Heute gestaltet sich die Ausgangslage für Vergesellschaftungsmaßnahmen komplex. Die Globalisierung hat eine neue Stufe vergesellschafteter Arbeit, die Verlagerung rechtlicher Kompetenzen auf transnationale Institutionen, sowie komplexe, international agierender Formen von Eigentum und Monopolen hervorgebracht, die global abwandern, wenn sie sich bedroht fühlen. Konzepte der Vergesellschaftung wären in vielen Sektoren nur noch unter massivem Zwang und nationaler Abschottung durchsetzbar. Um Lösungen für dieses Dilemma zu finden, bleiben heutigen Akteur:innen zwei Optionen: Sie müssen international agieren, um Forderungen in der Produktionssphäre entlang internationaler Lieferketten aufstellen zu können. Dabei sehen sie sich allerdings mit einem globalen Institutionengeflecht konfrontiert, welches eine deutliche Systementscheidung für die Marktwirtschaft getroffen hat. Der benötigte gesellschaftliche Druck müsste immens sein, um grundlegende Erfolge erringen zu können. Gleichzeitig zwingt die ökologische Krise unsere Gesellschaften dazu, global zu denken und gemeinsame Lösungen zu finden. National zeigen jedoch Initiativen wie „Deutsche Wohnen & Co enteignen“, dass es weiterhin Spielräume und Ansatzpunkte gibt, wenn es gelingt, das vermeintlich abstrakte Konzept der Vergesellschaftung als Lösung konkreter regionaler Probleme anzubieten. (…)
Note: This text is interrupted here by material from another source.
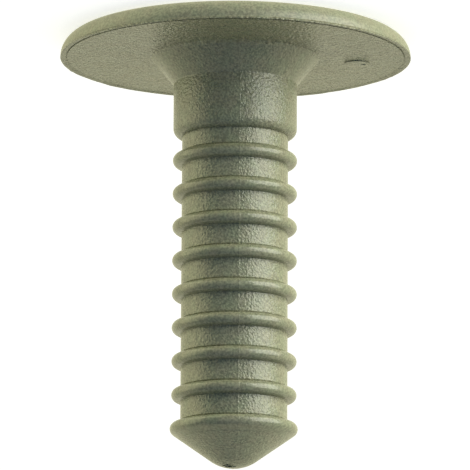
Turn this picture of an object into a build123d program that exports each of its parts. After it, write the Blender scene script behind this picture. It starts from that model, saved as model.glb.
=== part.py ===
from build123d import *
import os
from math import cos, floor, radians, sin, tan

# Push rivet, moulded in one piece: a thin round head, a short flare, a plain
# shoulder, a ribbed stem and a blunt point that starts the rivet in its hole.
# It stands on its head: z = 0 is the flat face of the head, the other side of
# the head is the seat, and the stem points up. Places along the stem are
# depths below the seat. Sizes are in millimetres and angles in degrees.

# Head
HEAD_DIAMETER = 18.0
HEAD_THICKNESS = 1.08
RIM_ROLL_WIDTH = 1.1  # how far in from the rim the face begins to roll over
RIM_EDGE_BREAK = 0.1  # where the rim meets the seat

# Flare, the cone that spreads the stem into the head
FLARE_DIAMETER = 8.62
FLARE_HEIGHT = 1.37
FLARE_FILLET = 0.12

# Shoulder, the plain length that fills the panel's hole
SHOULDER_DIAMETER = 6.32
SHOULDER_LENGTH = 4.15
SHOULDER_END_ROUND = 0.56

# Ribs, with round crests and steep straight flanks, on a thinner core
CORE_DIAMETER = 5.42
RIB_DIAMETER = 6.35
RIB_CREST_RADIUS = 0.34
RIB_FLANK_SLOPE = 24.0  # of both flanks, from the plane across the stem
RIB_PITCH = 1.735
SHOULDER_TO_RIB_GAP = 0.4  # least bare core after the shoulder

# Point
STEM_LENGTH = 21.24
TIP_RIB_DIAMETER = 6.48
TIP_SLOPE = 35.2  # of the cone, from the plane across the stem
TIP_ROUND = 2.04

# Traces of the mould
EJECTOR_PAD_DIAMETER = 1.3
EJECTOR_PAD_HEIGHT = 0.07
EJECTOR_PAD_DISTANCE = 6.3  # from the rivet's axis
EJECTOR_PAD_BEARING = 176.8
GATE_DIMPLE_RADIUS = 0.6  # of the ball that would leave the dimple
GATE_DIMPLE_DEPTH = 0.1
GATE_DIMPLE_TILT = 14.8  # of the dimple, from the rivet's axis
GATE_DIMPLE_BEARING = -57.5

# Sizes that follow from the ones above
HEAD_RADIUS = HEAD_DIAMETER / 2
FLARE_RADIUS = FLARE_DIAMETER / 2
SHOULDER_RADIUS = SHOULDER_DIAMETER / 2
CORE_RADIUS = CORE_DIAMETER / 2
TIP_CREST_CENTRE = TIP_RIB_DIAMETER / 2 - RIB_CREST_RADIUS  # from the axis
TIP_CENTRE_DEPTH = STEM_LENGTH - TIP_ROUND
TIP_RIB_DEPTH = (
    TIP_CENTRE_DEPTH
    + (TIP_ROUND - RIB_CREST_RADIUS) / cos(radians(TIP_SLOPE))
    - TIP_CREST_CENTRE * tan(radians(TIP_SLOPE))
)


def round_spot(radius, from_axis, depth):
    """A full round in the section, centred at a distance and a depth."""
    return Pos(from_axis, HEAD_THICKNESS + depth) * Circle(radius)


def flat_piece(*corners):
    """A straight-sided piece of the section; corners are (radius, depth)."""
    heights = [(radius, HEAD_THICKNESS + depth) for radius, depth in corners]
    return make_face(Polyline(*heights, close=True))


def head_section():
    """Flat face, rim that rolls over in one round, broken edge, flat seat."""
    roll_height = HEAD_THICKNESS - RIM_EDGE_BREAK
    with BuildSketch() as section:
        with BuildLine():
            face = Line((0, 0), (HEAD_RADIUS - RIM_ROLL_WIDTH, 0))
            TangentArc(face @ 1, (HEAD_RADIUS, roll_height), tangent=face % 1)
            Polyline(
                (HEAD_RADIUS, roll_height),
                (HEAD_RADIUS - RIM_EDGE_BREAK, HEAD_THICKNESS),
                (0, HEAD_THICKNESS),
                (0, 0),
            )
        make_face()
    return section.sketch


def shoulder_section():
    """Flare and shoulder; the shoulder's end is rounded down to the core."""
    flare = flat_piece(
        (0, 0), (FLARE_RADIUS, 0), (SHOULDER_RADIUS, FLARE_HEIGHT), (0, FLARE_HEIGHT)
    )
    round_depth = SHOULDER_LENGTH - SHOULDER_END_ROUND
    barrel = flat_piece(
        (0, 0), (SHOULDER_RADIUS, 0), (SHOULDER_RADIUS, round_depth), (0, round_depth)
    )
    end_round = round_spot(
        SHOULDER_END_ROUND, SHOULDER_RADIUS - SHOULDER_END_ROUND, round_depth
    )
    return flare + barrel + end_round


def rib_section(diameter, depth):
    """A round crest, with flanks that run on straight into the core."""
    slope = radians(RIB_FLANK_SLOPE)
    crest_centre = diameter / 2 - RIB_CREST_RADIUS
    flank_top = crest_centre + RIB_CREST_RADIUS * sin(slope)
    flank_end = CORE_RADIUS - RIB_CREST_RADIUS  # well inside the core
    half_top = RIB_CREST_RADIUS * cos(slope)
    half_end = half_top + (flank_top - flank_end) * tan(slope)
    flanks = flat_piece(
        (flank_end, depth - half_end),
        (flank_top, depth - half_top),
        (flank_top, depth + half_top),
        (flank_end, depth + half_end),
    )
    return flanks + round_spot(RIB_CREST_RADIUS, crest_centre, depth)


def rib_depths():
    """Ribs stand a pitch apart from the tip's rib back to the shoulder."""
    first_depth = SHOULDER_LENGTH + SHOULDER_TO_RIB_GAP + RIB_CREST_RADIUS
    count = floor((TIP_RIB_DEPTH - first_depth) / RIB_PITCH)
    return [TIP_RIB_DEPTH - RIB_PITCH * (step + 1) for step in range(count)]


def tip_section():
    """The last rib and the rounded tip, with a cone that touches them both."""
    slope = radians(TIP_SLOPE)
    cone = flat_piece(
        (0, TIP_RIB_DEPTH),
        (TIP_CREST_CENTRE, TIP_RIB_DEPTH),
        (
            TIP_CREST_CENTRE + RIB_CREST_RADIUS * sin(slope),
            TIP_RIB_DEPTH + RIB_CREST_RADIUS * cos(slope),
        ),
        (TIP_ROUND * sin(slope), TIP_CENTRE_DEPTH + TIP_ROUND * cos(slope)),
        (0, TIP_CENTRE_DEPTH),
    )
    tip = round_spot(TIP_ROUND, 0, TIP_CENTRE_DEPTH)
    return rib_section(TIP_RIB_DIAMETER, TIP_RIB_DEPTH) + cone + tip


def stem_section():
    """Everything below the seat, on one side of the axis."""
    core = flat_piece((0, 0), (CORE_RADIUS, 0), (CORE_RADIUS, TIP_RIB_DEPTH), (0, TIP_RIB_DEPTH))
    section = shoulder_section() + core + tip_section()
    for depth in rib_depths():
        section += rib_section(RIB_DIAMETER, depth)
    right_half = flat_piece((0, 0), (HEAD_RADIUS, 0), (HEAD_RADIUS, STEM_LENGTH), (0, STEM_LENGTH))
    return section & right_half


def moulded_body():
    """Head and stem turned round the axis, with a fillet where they meet."""
    section = head_section() + stem_section()
    flare_corner = section.vertices().sort_by_distance((FLARE_RADIUS, HEAD_THICKNESS))[0]
    return revolve(Plane.XZ * fillet(flare_corner, FLARE_FILLET))


def ejector_pad():
    """Low round pad that the ejector pin left on the seat."""
    pad = Cylinder(
        EJECTOR_PAD_DIAMETER / 2,
        EJECTOR_PAD_HEIGHT,
        align=(Align.CENTER, Align.CENTER, Align.MIN),
    )
    return Rot(Z=EJECTOR_PAD_BEARING) * Pos(EJECTOR_PAD_DISTANCE, 0, HEAD_THICKNESS) * pad


def gate_dimple():
    """Ball that takes a shallow dimple out of the tip, where the gate broke off."""
    from_tip_centre = TIP_ROUND + GATE_DIMPLE_RADIUS - GATE_DIMPLE_DEPTH
    ball = Pos(0, 0, from_tip_centre) * Sphere(GATE_DIMPLE_RADIUS)
    turned = Rot(Z=GATE_DIMPLE_BEARING) * Rot(Y=GATE_DIMPLE_TILT) * ball
    return Pos(0, 0, HEAD_THICKNESS + TIP_CENTRE_DEPTH) * turned


def push_rivet():
    rivet = moulded_body() + ejector_pad() - gate_dimple()
    rivet.label = "push_rivet"
    return rivet


os.makedirs("parts", exist_ok=True)
export_step(push_rivet(), "parts/push_rivet.step")
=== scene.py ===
from math import atan2, ceil, cos, exp, pi, radians, sin, tan

import bmesh
import bpy
from mathutils import Matrix, Vector, noise


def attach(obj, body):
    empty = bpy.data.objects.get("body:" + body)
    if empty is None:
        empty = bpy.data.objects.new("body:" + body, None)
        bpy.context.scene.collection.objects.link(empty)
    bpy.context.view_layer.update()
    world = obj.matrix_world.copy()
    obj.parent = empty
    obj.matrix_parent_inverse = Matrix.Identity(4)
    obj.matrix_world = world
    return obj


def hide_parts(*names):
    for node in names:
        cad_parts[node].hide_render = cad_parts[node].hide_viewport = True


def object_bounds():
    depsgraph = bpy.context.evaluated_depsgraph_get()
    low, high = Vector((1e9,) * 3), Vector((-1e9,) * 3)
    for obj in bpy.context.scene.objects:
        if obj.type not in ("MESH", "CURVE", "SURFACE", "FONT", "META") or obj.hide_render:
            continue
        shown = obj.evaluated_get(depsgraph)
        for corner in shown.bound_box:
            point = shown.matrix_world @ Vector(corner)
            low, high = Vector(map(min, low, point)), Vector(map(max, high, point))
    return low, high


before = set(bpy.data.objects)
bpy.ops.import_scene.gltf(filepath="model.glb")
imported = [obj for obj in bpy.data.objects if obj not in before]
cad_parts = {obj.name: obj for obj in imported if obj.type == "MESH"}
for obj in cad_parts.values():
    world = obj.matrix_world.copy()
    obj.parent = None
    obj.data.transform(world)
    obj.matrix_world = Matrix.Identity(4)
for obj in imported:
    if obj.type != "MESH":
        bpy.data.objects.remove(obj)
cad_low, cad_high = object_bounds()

# A push rivet moulded in one piece, standing on its head with its stem up.
# A fine turned mesh stands for the CAD node. It adds the ridges where the
# mould's halves met, the ragged lip of flash round the seat with a groove
# behind it, the creases beside the ribs, and the scars of the ejector pin and
# the gate. Sizes are in millimetres and angles in degrees, unless a comment
# says otherwise.

MM = 0.001

# From the frame
HEAD_RADIUS = min(cad_high.x, cad_high.y, -cad_low.x, -cad_low.y) / MM
RIVET_HEIGHT = cad_high.z / MM

# Head and flare
HEAD_THICKNESS = 1.08
RIM_ROLL_RADIUS = 1.08
RIM_LEAN = 0.1  # how far the rim leans out on its way to the seat
FLARE_RADIUS = 4.31
FLARE_HEIGHT = 1.37
FLARE_FILLET = 0.05
FLARE_END_ROUND = 0.15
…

Die Eigentumsfrage kann als verbindendes Element politischer Kämpfe um verschiedene Herrschaftsverhältnisse und Problemlagen hervorgehoben und neu gestellt werden (vgl. Möller 2012, 269f). Die Wirksamkeit der Vergesellschaftung als politisches Druckmittel hängt davon ab, ob sie im 21. Jahrhundert ein Gewand finden kann, mit dem es ihr gelingt, zur mobilisierungsfähigen Hoffnungsträgerin starker sozialer Bewegungen zu werden, die konkrete Lösungen für die demokratietheoretischen Defizite der Digitalisierung, sich verstärkende sozialen Ungleichheitsverhältnisse, sowie die nahende Klimakatastrophe finden wollen. Es wäre zu wünschen, dass derartige Bewegungen nicht erst in tiefgreifenden gesellschaftlichen Krisen, wie sie in den Nachkriegszeiten gegeben waren, wirkmächtig werden. Die Eigentumsfrage kann in wirtschaftlichen Teilbereichen die notwendige Bedingung einer grundlegenden Veränderung darstellen. „Deutsche Wohnen & Co enteignen“ hat uns daran erinnert, dass „Eigentumsverhältnisse […] nach wie vor als eine politisch konstruierte Entscheidung zu begreifen sind“ (Engartner 2007, 92). Es gilt, ihre Veränderbarkeit anhand akuter Auseinandersetzungen wieder vorstellbar zu machen und gesellschaftliche Organisationsprozesse anzustoßen, die den notwendigen Stärkeaufbau für ihre Durchsetzung ermöglichen.

Anmerkung

1) Es ist hier noch einmal anzumerken, dass die damalige Arbeiterbewegung stets verschiedene, teils vordergründig gar widersprüchliche politische Strategien der und Konzepte von Vergesellschaftung zeitlich in sich trug und formulierte.